After a couple of unanswered letters during the past couple of months I initiated a claim through the small claims court.


The seller has filed a defence which I need to research before we go to court. Is there anybody who could help with some thoughts on this ?


My claim:


1. The claimant purchased a second hand ... caravan from the defendant for ... on ...

2. This caravan was subsequently discovered to have been stolen in ... and was seized by the police.

3. The claimant's claim is for ..., being the purchase price which was paid to the defendant for the caravan.

4. The claimant's claim is made under section 12 of the Sale of Goods Act 1979, and any other relevant legislation, as the defendant did not have the right to sell the caravan.

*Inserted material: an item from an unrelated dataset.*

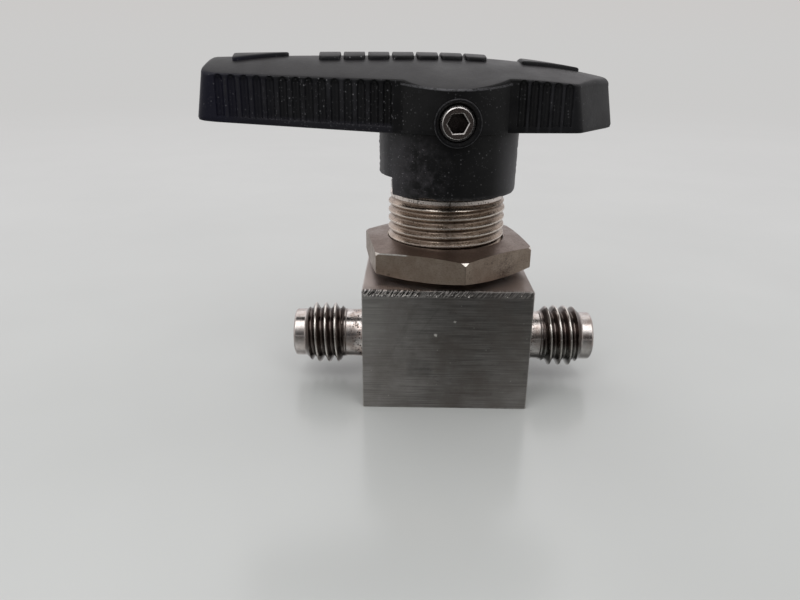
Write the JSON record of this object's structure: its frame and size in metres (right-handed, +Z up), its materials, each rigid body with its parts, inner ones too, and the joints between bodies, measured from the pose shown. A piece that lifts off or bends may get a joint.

5. The claimant has written to the defendant by registered post on ... and

... but the defendant has not responded.

6. The claimant claims interest under section 69 of the County Courts Act 1984 at the rate of 8% a year from ... to ... of ... GBP and also interest

at the same rate up to the date of judgment or earlier payment at a daily rate of ...


The seller's defence:


1. I deny that I did not have title to the caravan. I put the claimant to strict proof in relation to his allegation that I am in breach of contract.

2. I bought the caravan in good faith, at arms length and for full value and contend that I was the owner when the caravan was sold my me to the claimant.

3. If the claimant proves that I did not have good title I claim an indemnity from the part 20 defendant who sold the caravan to me.


All comments / help much appreciated. My immediate thoughts are what I need to do to provide 'strict proof' and on what basis he's claiming an indemnity ???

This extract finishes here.